Gegic e Ribic si sentono otto volte al telefono in quei novanta minuti. «Sul 2-0 per la Reggina i sodali esultano – annotano gli inquirenti –. Ancora di più quando, entrato Joelson, numero 8 (soprannominato “Spica”), al 66°, due minuti dopo segna il goal del Grosseto, che consente l’“over”. Gegic gioisce. Il dramma si verifica al 90°, quando viene concesso un rigore al Grosseto», che gli indagati definiscono «una catatrofe».
I padroni di casa segnano nel disappunto degli“zingari”, che ritenevano di aver già acquisito il risultato.
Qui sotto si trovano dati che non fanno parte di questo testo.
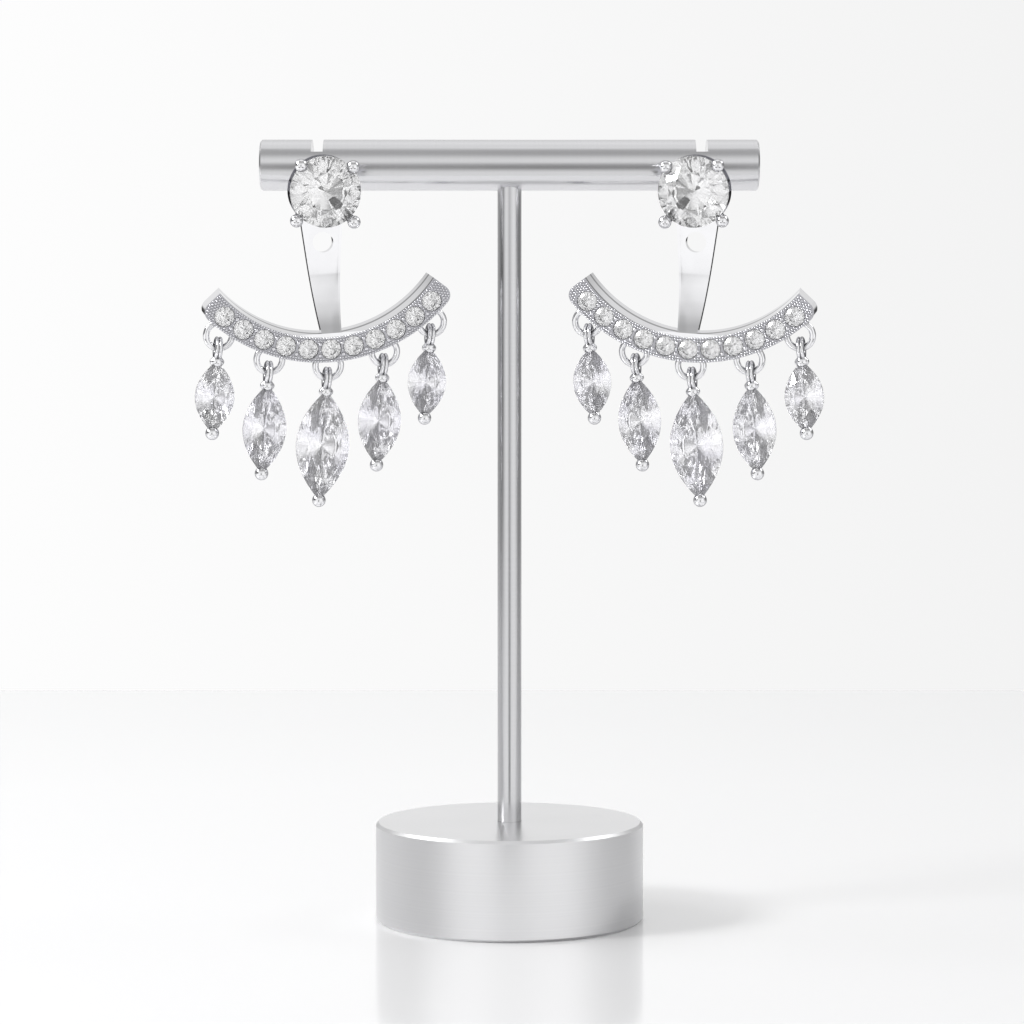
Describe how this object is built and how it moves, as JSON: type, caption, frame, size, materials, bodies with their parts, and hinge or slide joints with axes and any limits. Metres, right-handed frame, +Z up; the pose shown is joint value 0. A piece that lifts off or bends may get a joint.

E Ribic si chiede come mai il rigore non sia stato tirato dal numero 8. Cioè da Joelson, che, «quale corrotto, avrebbe certamente fallito il penalty», sostiene la Procura di Cremona. Il brasiliano non se l’è sentita di tirare, tra i giocatori è scoppiato un parapiglia e alla fine è stato l’allenatore Sarri a decidere che a battere dagli undici metri fosse Consonni.
Intanto i due slavi, emissari dell’organizzazione a Grosseto, pochi minuti dopo la partita commentano che il loro guadagno è stato della metà mentre i giocatori corrotti hanno perso tutto, e dunque dovranno restituire i soldi. Dopo un “chiarimento” con Carobbio, si punta alla prossima partita, quella con l’Empoli. Un’altra combine. Un’altra sconfitta del calcio.